TASK DIRECTIONS:
Reproduce all entries word for word.

RECORDS FOR THIS EXERCISE:
— Begin —

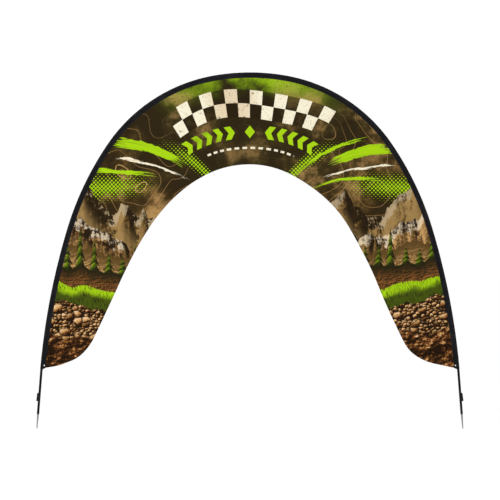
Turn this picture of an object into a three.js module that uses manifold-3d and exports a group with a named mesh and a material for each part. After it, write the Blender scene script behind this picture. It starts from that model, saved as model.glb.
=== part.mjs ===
// Outdoor arch flag: a printed cloth arch held open by a flexible pole that is bent through
// a black sleeve along its outer edge. The pole's two feet end in steel ground spikes.
// Millimetres. X runs across the arch, Y through the cloth, +Z up. The origin is on the
// ground, midway between the two spikes, in the plane of the cloth.

import * as THREE from 'three';
import { mergeVertices } from 'three/addons/utils/BufferGeometryUtils.js';
import Module from 'manifold-3d';

const wasm = await Module();
wasm.setup();

// ---- Driving dimensions ----

const CROWN_HEIGHT = 3562; // the sleeve's outer line, at the top of the arch
const HEM_CROWN_HEIGHT = 2641; // the free edge, at the top of the doorway
const PLAY = 0.3; // clearance between pieces that touch

// The sleeve's outer line, from the crown down one side. Each row is an arc, and turn is
// the angle in degrees by which the line bends down along it.
const OUTER_ARCS = [
  { length: 365, turn: 10.02, steps: 4 },
  { length: 1295, turn: 45.73, steps: 14 },
  { length: 950, turn: 17.53, steps: 7 },
  { length: 1499, turn: 12.29, steps: 8 },
  { length: 600, turn: 0, steps: 1 },
];

// The panel's free edge, from the crown down one side and out along the bottom.
const HEM_ARCS = [
  { length: 429, turn: 26.56, steps: 6 },
  { length: 801, turn: 31.64, steps: 10 },
  { length: 645, turn: 8.71, steps: 6 },
  { length: 613, turn: -3.31, steps: 5 },
  { length: 330, turn: -44.13, steps: 11 },
  { length: 248, turn: -11.2, steps: 5 },
  { length: 14, turn: -0.6, steps: 1 },
];

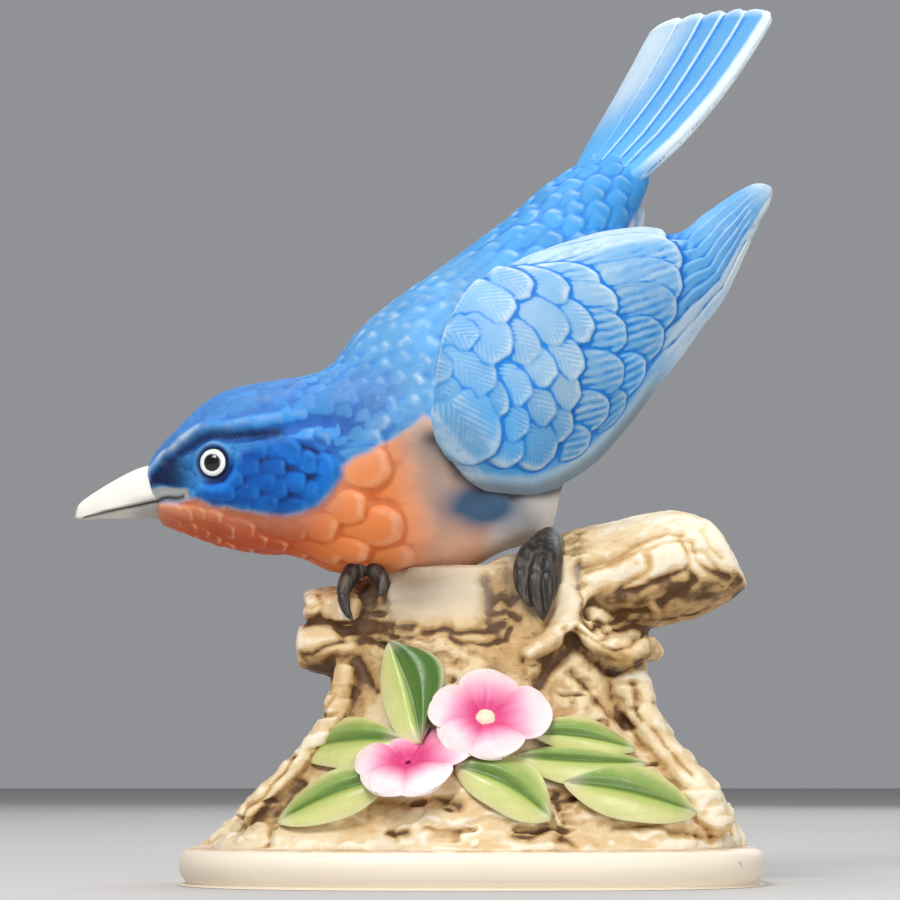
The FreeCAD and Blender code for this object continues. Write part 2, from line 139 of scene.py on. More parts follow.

— End —

RESPONSE TO THE EXERCISE:
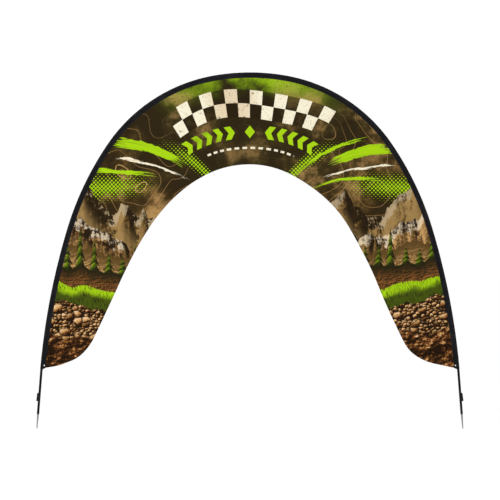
Turn this picture of an object into a three.js module that uses manifold-3d and exports a group with a named mesh and a material for each part. After it, write the Blender scene script behind this picture. It starts from that model, saved as model.glb.
=== part.mjs ===
// Outdoor arch flag: a printed cloth arch held open by a flexible pole that is bent through
// a black sleeve along its outer edge. The pole's two feet end in steel ground spikes.
// Millimetres. X runs across the arch, Y through the cloth, +Z up. The origin is on the
// ground, midway between the two spikes, in the plane of the cloth.

import * as THREE from 'three';
import { mergeVertices } from 'three/addons/utils/BufferGeometryUtils.js';
import Module from 'manifold-3d';

const wasm = await Module();
wasm.setup();

// ---- Driving dimensions ----

const CROWN_HEIGHT = 3562; // the sleeve's outer line, at the top of the arch
const HEM_CROWN_HEIGHT = 2641; // the free edge, at the top of the doorway
const PLAY = 0.3; // clearance between pieces that touch

// The sleeve's outer line, from the crown down one side. Each row is an arc, and turn is
// the angle in degrees by which the line bends down along it.
const OUTER_ARCS = [
  { length: 365, turn: 10.02, steps: 4 },
  { length: 1295, turn: 45.73, steps: 14 },
  { length: 950, turn: 17.53, steps: 7 },
  { length: 1499, turn: 12.29, steps: 8 },
  { length: 600, turn: 0, steps: 1 },
];

// The panel's free edge, from the crown down one side and out along the bottom.
const HEM_ARCS = [
  { length: 429, turn: 26.56, steps: 6 },
  { length: 801, turn: 31.64, steps: 10 },
  { length: 645, turn: 8.71, steps: 6 },
  { length: 613, turn: -3.31, steps: 5 },
  { length: 330, turn: -44.13, steps: 11 },
  { length: 248, turn: -11.2, steps: 5 },
  { length: 14, turn: -0.6, steps: 1 },
];

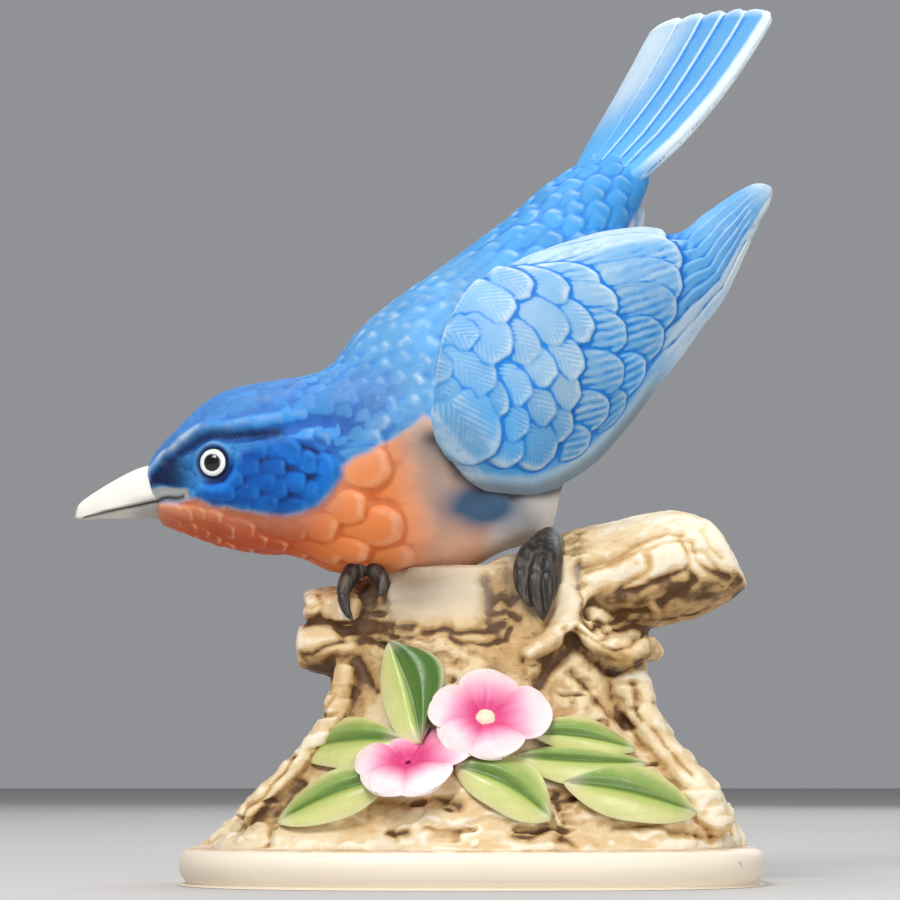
The FreeCAD and Blender code for this object continues. Write part 2, from line 139 of scene.py on. More parts follow.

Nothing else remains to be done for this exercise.